A recent news report on how adults leaving the Trump rally in Tulsa explained racial justice protests to their children and grandchildren was a bit alarming — though what would be expected from those coming out of such a gathering.
Conflating isolated violence with peaceful protests; claims of being color blind while advancing racial injustice; and blaming Democrats for the KKK (without noting the huge political shift following LBJ’s signing of the Civil Rights Act and Nixon’s race-whistling Southern Strategy).
There was feigned sympathy for poor ol’ brainwashed black people who are not smart enough to know they’re being used. That such ignorance and misinformation are still being handed down from one generation to another made me angry.

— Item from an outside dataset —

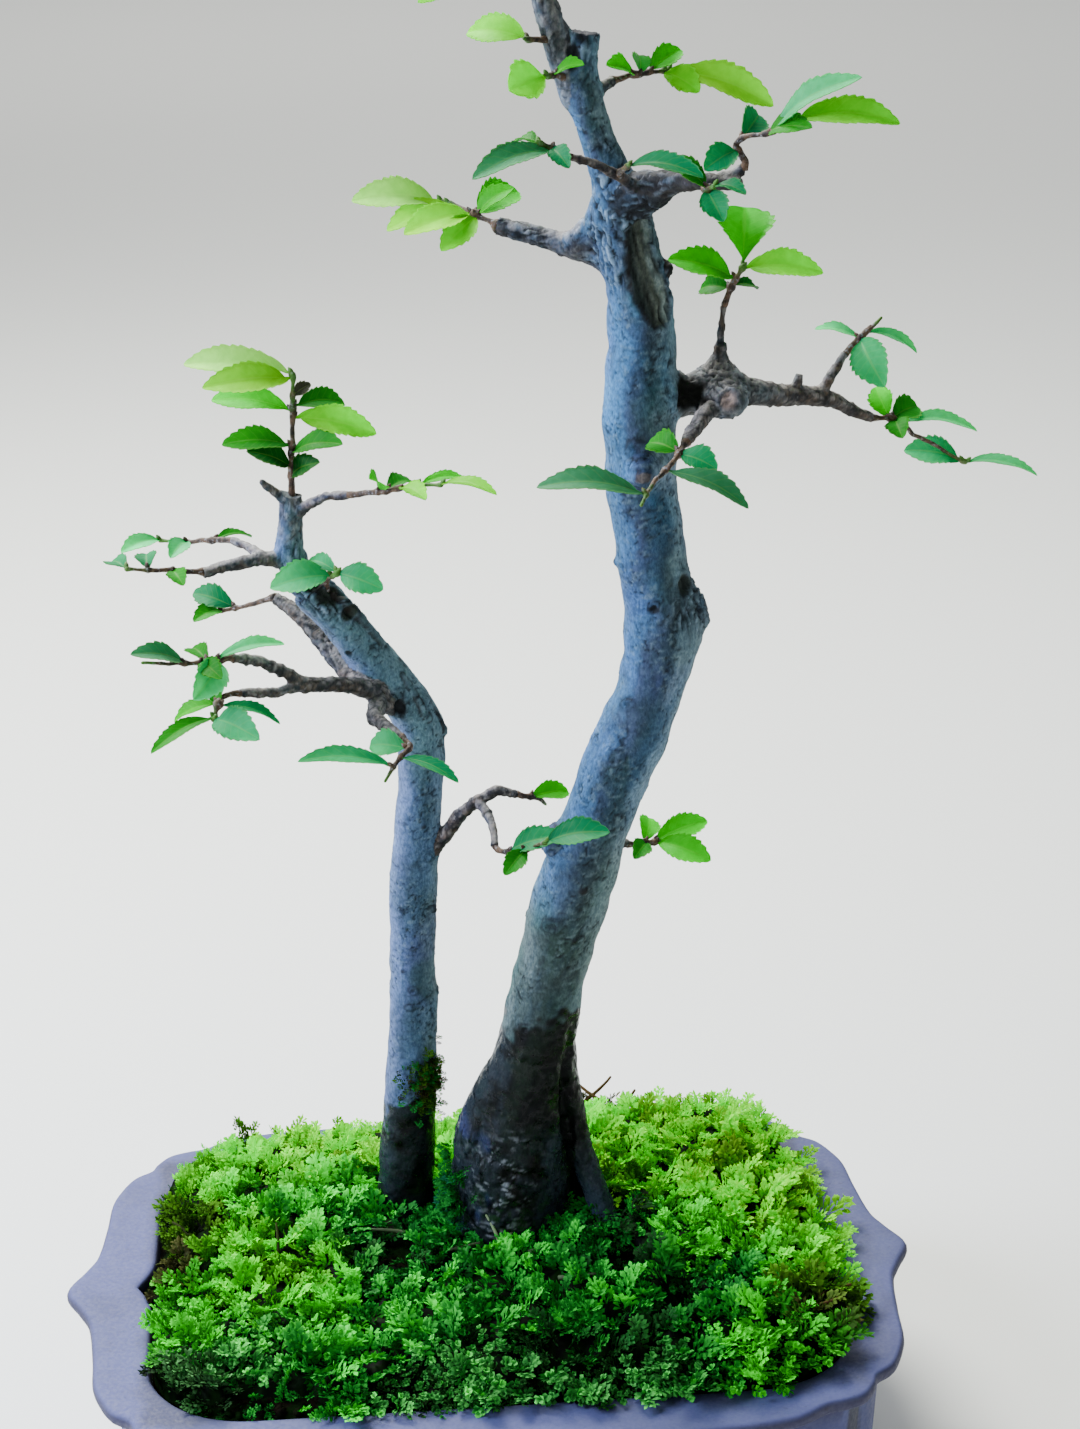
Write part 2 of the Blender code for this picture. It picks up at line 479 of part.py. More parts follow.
def moss_cells():
    """Covered cells, with none that meets the rest only at a corner."""
    columns, rows = BED_CELLS
    covered = set()
    for i in range(columns):
        for j in range(rows):
            x, y = bed_point((2 * i + 1) / columns - 1, (2 * j + 1) / rows - 1, BED_INSET)
            if not is_bare(x, y):
                covered.add((i, j))
    changed = True
    while changed:
        changed = False
        for i in range(columns - 1):
            for j in range(rows - 1):
                square = [(i, j), (i + 1, j), (i + 1, j + 1), (i, j + 1)]
                held = [cell in covered for cell in square]
                if held in ([True, False, True, False], [False, True, False, True]):
                    covered -= set(square)
                    changed = True
    return covered


def make_moss():
    """A carpet of pointed tufts, one to a cell, on an underside that follows the soil."""
    rng = random.Random(11)
    columns, rows = BED_CELLS
    grid, covered = bed_grid(), moss_cells()
    verts, top, bottom = [], {}, {}
    faces = []

    def corner(i, j):
        if (i, j) not in top:
            x, y = grid[i][j]
            bottom[i, j] = len(verts)
            verts.append(above_rim((x, y, mound(x, y) + MOSS_CLEARANCE)))
            wander = 0 if i in (0, columns) or j in (0, rows) else VALLEY_WANDER
            x += rng.uniform(-wander, wander)
            y += rng.uniform(-wander, wander)
            valley = mound(x, y) + MOSS_CLEARANCE + MOSS_VALLEY * rng.uniform(0.7, 1.6)
            top[i, j] = len(verts)
            verts.append(above_rim((x, y, valley)))
        return top[i, j], bottom[i, j]

    for i, j in sorted(covered):
        cell = [(i, j), (i + 1, j), (i + 1, j + 1), (i, j + 1)]
        ring = [corner(*c) for c in cell]
        x = sum(grid[a][b][0] for a, b in cell) / 4
        y = sum(grid[a][b][1] for a, b in cell) / 4
        cushion = 1 + 0.25 * math.sin(x / 9.0) * math.cos(y / 7.5)
        height = rng.uniform(*TUFT_HEIGHT) * cushion
        tip = len(verts)
        verts.append(above_rim((x + rng.uniform(-TUFT_LEAN, TUFT_LEAN),
                                y + rng.uniform(-TUFT_LEAN, TUFT_LEAN), mound(x, y) + height)))
        for k, neighbour in enumerate([(i, j - 1), (i + 1, j), (i, j + 1), (i - 1, j)]):
            (top_a, low_a), (top_b, low_b) = ring[k], ring[(k + 1) % 4]
            faces.append((top_a, top_b, tip))
            if neighbour not in covered:
                faces.append((low_a, low_b, top_b, top_a))
        a, b, c, d = (low for _, low in ring)
        faces += [(c, b, a), (d, c, a)]
    moss = new_object("moss", verts, faces)
    material(moss, "feather_moss", (0.10, 0.36, 0.02), 0.85)


# Wood

def limb(name, points, sides, seed=0, rough=0.0, extra=0.0):
    """A tapering limb through (x, y, z, radius) points, with flat ends."""
    rng = random.Random(seed)
    phase = [rng.uniform(0, 2 * math.pi) for _ in range(2)]
    centres = [above_rim(p) for p in points]
    across = Vector((0, 1, 0))
    loops = []
    for k, centre in enumerate(centres):
        before, after = centres[max(k - 1, 0)], centres[min(k + 1, len(centres) - 1)]
        along = (after - before).normalized()
        across = (across - along * across.dot(along)).normalized()
        third = along.cross(across)
        radius = (points[k][3] + extra) * MM
        loop = []
        for s in range(sides):
            angle = 2 * math.pi * s / sides
            bump = (0.6 * math.sin(2 * angle + phase[0] + 0.4 * k)
                    + 0.4 * math.sin(3 * angle + phase[1] - 0.5 * k))
            reach = radius * (1 + rough * (bump + rng.uniform(-0.4, 0.4)))
            loop.append(centre + reach * (math.cos(angle) * across + math.sin(angle) * third))
        loops.append(loop)
    return skin_loops(name, loops)


def seat_points(spray):
    """The last of the wood before a spray: in line with its twig and ending just under it."""
    start, following = Vector(spray["twig"][0]), Vector(spray["twig"][1])
    along = (following - start).normalized()
    return [(*(start - along * back), SPUR_RADIUS) for back in (GAP + 0.9, GAP)]


def make_trunk(name, kind, trunk, sides, limbs, seed):
    """One trunk with all its wood: roots, branches, knots and the spurs of its sprays."""
    wood = limb(name, trunk, sides, seed, rough=0.05)
    sprays = [spray for spray in SPRAYS.values() if spray["trunk"] == kind]
    seats = {spray["at"]: seat_points(spray) for spray in sprays}
    parts = []
    for number, (limb_name, points) in enumerate(limbs.items()):
        thick = max(p[3] for p in points)
        points = points + seats.pop(limb_name, [])
        parts.append(limb("limb", points, 8 if thick > 3 else 6, seed + number, rough=0.04))
    for anchor, seat in seats.items():
        parts.append(limb("spur", [(*anchor, SPUR_RADIUS), *seat], 5))
    combine(wood, parts, "UNION")
    material(wood, "elm_bark", (0.16, 0.18, 0.24), 0.8)


def stem_cutters():
    """The trunks' feet, a clearance larger all round, to cut their holes in the soil."""
    feet = [LARGE_TRUNK[3::-1], SMALL_TRUNK[3::-1], *LARGE_ROOTS.values()]
    cutters = []
    for points in feet:
        *_, before, (x, y, z, radius) = points
        further = (Vector((x, y, z)) - Vector(before[:3])).normalized() * 2 * GAP
        deeper = (x + further.x, y + further.y, z + further.z, radius)
        cutters.append(limb("cutter", [*points, deeper], 10, extra=STEM_CLEARANCE))
    return cutters


# Leafy sprays

def point_along(points, share):
    """The point at a share of a polyline's length."""
    points = [Vector(p) for p in points]
    lengths = [(b - a).length for a, b in zip(points, points[1:])]
    left = share * sum(lengths)
    for a, b, length in zip(points, points[1:], lengths):
        if left <= length:
            return a.lerp(b, left / length)
        left -= length
    return points[-1]


def leaf_frame(heading, rise, turn):
    """A leaf's own axes: along its midrib, across it and out of its upper face."""
    heading, rise = math.radians(heading), math.radians(rise)
    along = Vector((math.cos(heading) * math.cos(rise), math.sin(heading) * math.cos(rise),
                    math.sin(rise)))
    up = Vector(LEAF_FACING)
    up = (up - along * up.dot(along)).normalized()
    turned = [Matrix.Rotation(math.radians(t), 3, along) @ up for t in (turn, -turn)]
    up = min(turned, key=lambda v: v.y)
    return along, up.cross(along), up


def leaf_edge(teeth, length, width):
    """One side of a toothed leaf as (place along the midrib, distance from it), base to tip."""
    edge = [(0.0, STALK_WIDTH / 2)]
    steps = 2 * teeth - 1
    for k in range(steps):
        along = 0.2 + 0.72 * k / (steps - 1)
        half = width / 2 * math.sin(math.pi * along ** 0.85) ** 0.75
        half *= 1.0 if k % 2 == 0 else 0.86
        edge.append((along * length, half))
    return edge


def make_leaf(base, heading, rise, length, width, turn):
    """A folded, arched blade with toothed edges, of one thickness and closed."""
    teeth = 3 if length > 11 else 2
    along, across, up = leaf_frame(heading, rise, turn)
    edge = leaf_edge(teeth, length, width)

    def place(distance, side):
        share = distance / length
        lift = length * (LEAF_ARCH * math.sin(math.pi * share) - LEAF_DROOP * share ** 2)
        lift += LEAF_FOLD * abs(side)
        return above_rim(base + along * distance + across * side + up * lift)

    left = [place(d, s) for d, s in edge]
    right = [place(d, -s) for d, s in edge]
    rib_places = (0.42 * length, 0.76 * length, length)
    rib = [place(d, 0) for d in rib_places]
    upper = left + right + rib
    count = len(edge)
    tip = 2 * count + len(rib) - 1
    triangles = [(0, count, 2 * count)]

    def stitch(side_start, flip):
        side = [side_start + k for k in range(count)] + [tip]
        side_at = [d for d, _ in edge] + [length]
        middle = [2 * count, 2 * count + 1, tip]
        i = j = 0
        while side[i] != tip or middle[j] != tip:
            if middle[j] == tip or (side[i] != tip and side_at[i + 1] <= rib_places[j + 1]):
                corners = (side[i], middle[j], side[i + 1])
                i += 1
            else:
                corners = (side[i], middle[j], middle[j + 1])
                j += 1
            if len(set(corners)) == 3:
                triangles.append(corners[::-1] if flip else corners)

    stitch(0, False)
    stitch(count, True)
    total = len(upper)
    lower = [v - up * BLADE * MM for v in upper]
    faces = list(triangles) + [tuple(i + total for i in t[::-1]) for t in triangles]
    border = [k for k in range(count)] + [tip] + [count + k for k in reversed(range(count))]
    for a, b in zip(border, border[1:] + border[:1]):
        faces.append((a, b, b + total, a + total))
    return new_object("leaf", upper + lower, faces)


def make_spray(name, spray):
    """A twig with its leaves, joined into one body."""
    points = spray["twig"]
    thick, thin = TWIG_RADIUS
    twig = [(*p, thick + (thin - thick) * k / (len(points) - 1)) for k, p in enumerate(points)]
    body = limb(name, twig, TWIG_SIDES)
    leaves = [make_leaf(point_along(points, at), heading, rise, length, width, turn)
              for at, heading, rise, length, width, turn in spray["leaves"]]
    combine(body, leaves, "UNION")
    material(body, "elm_leaf", (0.10, 0.42, 0.06), 0.5)


def centre_on_footprint():
    """Moves everything so that the origin is under the middle of the whole bonsai."""
    bpy.context.view_layer.update()
    corners = [obj.matrix_world @ v.co for obj in bpy.data.objects if obj.type == "MESH"
               for v in obj.data.vertices]
    middle_x = (min(c.x for c in corners) + max(c.x for c in corners)) / 2
    middle_y = (min(c.y for c in corners) + max(c.y for c in corners)) / 2
    for obj in bpy.data.objects:
        obj.data.transform(Matrix.Translation((-middle_x, -middle_y, 0)))


def main():
    for obj in list(bpy.data.objects):
        bpy.data.objects.remove(obj)
    make_pot()
    make_screen("drain_screen_right", DRAIN_X)
    make_screen("drain_screen_left", -DRAIN_X)
    make_soil(stem_cutters())
    make_moss()
    make_trunk("trunk_large", "large", LARGE_TRUNK, 12, LARGE_ROOTS | LARGE_LIMBS, 1)
    make_trunk("trunk_small", "small", SMALL_TRUNK, 10, SMALL_LIMBS, 2)
    for name, spray in SPRAYS.items():
        make_spray("spray_" + name, spray)
    centre_on_footprint()


main()
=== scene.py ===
import math

import bpy
import numpy as np
from mathutils import Matrix, Vector
from mathutils.kdtree import KDTree


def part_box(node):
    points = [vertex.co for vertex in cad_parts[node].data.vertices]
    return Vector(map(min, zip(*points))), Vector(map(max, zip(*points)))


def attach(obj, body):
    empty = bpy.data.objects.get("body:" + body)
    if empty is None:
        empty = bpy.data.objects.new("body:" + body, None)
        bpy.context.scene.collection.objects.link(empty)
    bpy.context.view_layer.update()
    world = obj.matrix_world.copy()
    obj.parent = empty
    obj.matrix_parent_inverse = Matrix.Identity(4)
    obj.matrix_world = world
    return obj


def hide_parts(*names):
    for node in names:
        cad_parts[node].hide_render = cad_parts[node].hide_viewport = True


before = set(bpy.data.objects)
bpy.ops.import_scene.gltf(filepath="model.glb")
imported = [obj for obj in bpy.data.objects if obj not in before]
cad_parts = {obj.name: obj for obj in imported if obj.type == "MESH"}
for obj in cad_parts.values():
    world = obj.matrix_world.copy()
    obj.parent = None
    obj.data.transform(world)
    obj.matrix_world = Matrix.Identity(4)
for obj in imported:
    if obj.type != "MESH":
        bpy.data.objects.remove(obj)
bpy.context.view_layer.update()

print("frame loaded:", len(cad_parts), "nodes")

# Every list below is in millimetres from the middle of the rim's flat top:
# X to the right, Y away from the viewer and Z up
mm = 0.001
potLow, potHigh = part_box("pot")
rimMiddle = np.array([(potLow.x + potHigh.x) / 2, (potLow.y + potHigh.y) / 2, potHigh.z])
potHeight = (potHigh.z - potLow.z) / mm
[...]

But then I remembered all the nonsense offered up by trusted adults during the Civil Rights Movement. Martin Luther King Jr. and other non-violent protesters were deemed “trouble makers” in my hearing.
“Everything is fine.” “They just need to calm down.”

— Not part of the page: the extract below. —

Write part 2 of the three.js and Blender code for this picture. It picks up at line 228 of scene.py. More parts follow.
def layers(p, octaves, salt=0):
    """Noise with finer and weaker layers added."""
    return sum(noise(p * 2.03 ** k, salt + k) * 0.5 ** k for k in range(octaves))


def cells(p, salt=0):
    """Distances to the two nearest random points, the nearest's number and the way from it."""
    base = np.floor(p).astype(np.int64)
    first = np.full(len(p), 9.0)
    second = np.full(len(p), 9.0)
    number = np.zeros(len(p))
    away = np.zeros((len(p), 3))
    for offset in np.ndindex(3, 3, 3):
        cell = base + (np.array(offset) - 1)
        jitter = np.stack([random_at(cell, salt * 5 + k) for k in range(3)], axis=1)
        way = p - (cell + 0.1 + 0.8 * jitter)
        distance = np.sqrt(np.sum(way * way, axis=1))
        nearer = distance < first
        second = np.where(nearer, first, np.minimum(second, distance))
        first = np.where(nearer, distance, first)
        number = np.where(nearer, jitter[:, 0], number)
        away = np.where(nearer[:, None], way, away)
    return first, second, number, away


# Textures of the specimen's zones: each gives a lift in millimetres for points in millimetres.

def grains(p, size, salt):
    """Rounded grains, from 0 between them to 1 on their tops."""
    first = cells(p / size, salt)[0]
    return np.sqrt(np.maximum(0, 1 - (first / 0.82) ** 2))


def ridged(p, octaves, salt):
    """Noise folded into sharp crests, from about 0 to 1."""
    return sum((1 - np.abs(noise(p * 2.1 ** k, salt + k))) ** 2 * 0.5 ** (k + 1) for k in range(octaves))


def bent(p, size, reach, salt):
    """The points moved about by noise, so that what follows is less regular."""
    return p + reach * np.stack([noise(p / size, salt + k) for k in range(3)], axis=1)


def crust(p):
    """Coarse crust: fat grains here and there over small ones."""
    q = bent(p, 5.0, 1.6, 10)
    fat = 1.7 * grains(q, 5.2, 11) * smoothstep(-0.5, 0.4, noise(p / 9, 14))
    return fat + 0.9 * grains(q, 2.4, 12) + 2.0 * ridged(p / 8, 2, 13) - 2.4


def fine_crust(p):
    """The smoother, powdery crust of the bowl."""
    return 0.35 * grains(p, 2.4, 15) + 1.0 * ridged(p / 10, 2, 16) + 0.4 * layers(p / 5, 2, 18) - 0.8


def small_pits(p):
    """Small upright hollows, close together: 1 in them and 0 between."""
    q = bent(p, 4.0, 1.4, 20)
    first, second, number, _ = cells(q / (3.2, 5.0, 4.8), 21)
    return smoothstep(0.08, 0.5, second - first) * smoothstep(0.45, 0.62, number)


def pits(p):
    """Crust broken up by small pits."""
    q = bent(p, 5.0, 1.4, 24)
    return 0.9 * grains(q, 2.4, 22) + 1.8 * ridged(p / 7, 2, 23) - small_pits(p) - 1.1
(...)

Then, of course, there were those being indoctrinated with the asinine biblical case for white superiority — based on the trumped-up, nonsensical “Curse of Ham.” The claim — a teaching well established in fundamentalist churches and schools — asserted that God had cursed Ham and destined his dark-skinned offspring to lives of forced servitude.
These self-proclaimed Bible believers — “from cover to cover” — ignored the fact that God didn’t do the cursing, but a drunk Noah. And it was Canaan, not Ham, who was cursed.
And the cited text in Genesis makes no reference whatsoever to race, but why let facts get in the way of teaching young white people that God holds them in higher regard than those of other races?
As a youth I was told that all black people steal — “it’s in their blood” — and that if God meant for people of different races to mingle “he would have put them on the same continent.”
Some racism came with a little geography.
Hippies — with their long hair and peace-loving ways — were also targets. Why they wouldn’t cut their stringy hair, toss those beads and flowery shirts, and “act like you’re suppose to” made no sense to my elders.
These freedom seekers were missing out on all the joy of toting a lunchbox to the factory five days a week and performing like machines — until machines took their jobs.
Not all those nuggets of wisdom, however, passed the test of time — or my mind, heart and personal experience. Unlearning is as important as learning. And such tends to occur within expanded relationships and with critical thinking.
It is troubling that some adults today are still passing along profound ignorance. It’s more troubling, however, to find so many adults who have refused to learn anything new in 40 or 50 years.
While there is great danger in passing along that which is dishonest and unloving, the good news is it doesn’t always stick.
As Graham Nash put it, “Teach your children well.” If not, may they become good “unlearners” who find truth and grace elsewhere.